Background: Traditional and Emerging Sources
Trustworthy gold project information typically originates from a few well-defined channels, each with distinct strengths and limitations:

- Regulatory filings (e.g., NI 43-101, JORC, SK-1300): These legally mandated technical reports must be prepared by qualified persons. They form the bedrock of credible resource and reserve statements, but can lag behind exploration progress by months.
- Company press releases and investor presentations: Timely and often detailed, yet inherently promotional. Independent cross‑checking of material assumptions is essential.
- Independent analyst reports: Provided by research firms that do not have a direct financial interest in the project, these add an objective layer—though coverage of smaller projects is sporadic.
- Professional geological databases (e.g., S&P Global, SNL, Mining Intelligence): These aggregators standardize data from multiple sources, but rely on the accuracy of underlying submissions and may miss project‑specific nuances.
- Industry conferences and site visits: First‑hand observation of drill cores, infrastructure, and local conditions offers context no document can fully capture.
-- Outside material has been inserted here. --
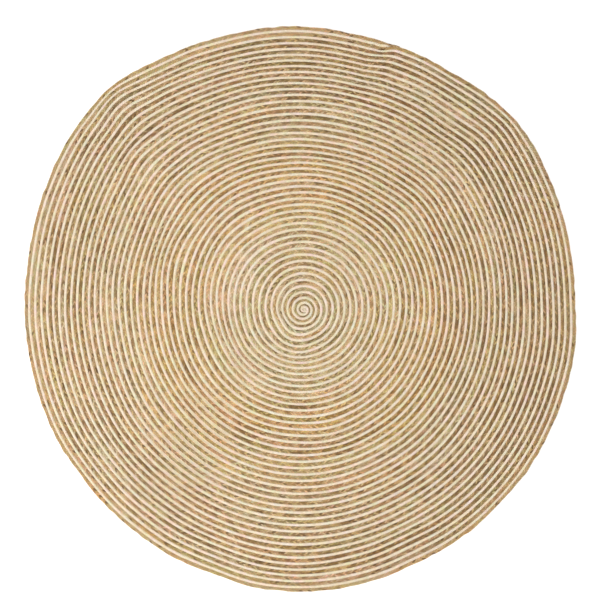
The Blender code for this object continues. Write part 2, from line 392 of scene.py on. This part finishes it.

Each source type addresses a different part of the decision‑making puzzle, and no single one should be used in isolation.
Key User Concerns About Reliability
Individuals seeking gold project information routinely raise several recurring concerns. While no source is perfect, understanding these pitfalls helps in forming a reliable picture:
- Source credibility and conflicts of interest: Is the entity publishing the data directly compensated by the project developer? Independent verification is often lacking.
- Timeliness and currency: Resource estimates and metallurgical results can become outdated quickly as drilling continues or commodity prices shift. A feasibility study from three years ago may no longer reflect economic reality.
- Transparency of assumptions: Many project updates gloss over key variables such as cut‑off grades, recovery rates, or permitting timelines. Without full disclosure, risk cannot be properly assessed.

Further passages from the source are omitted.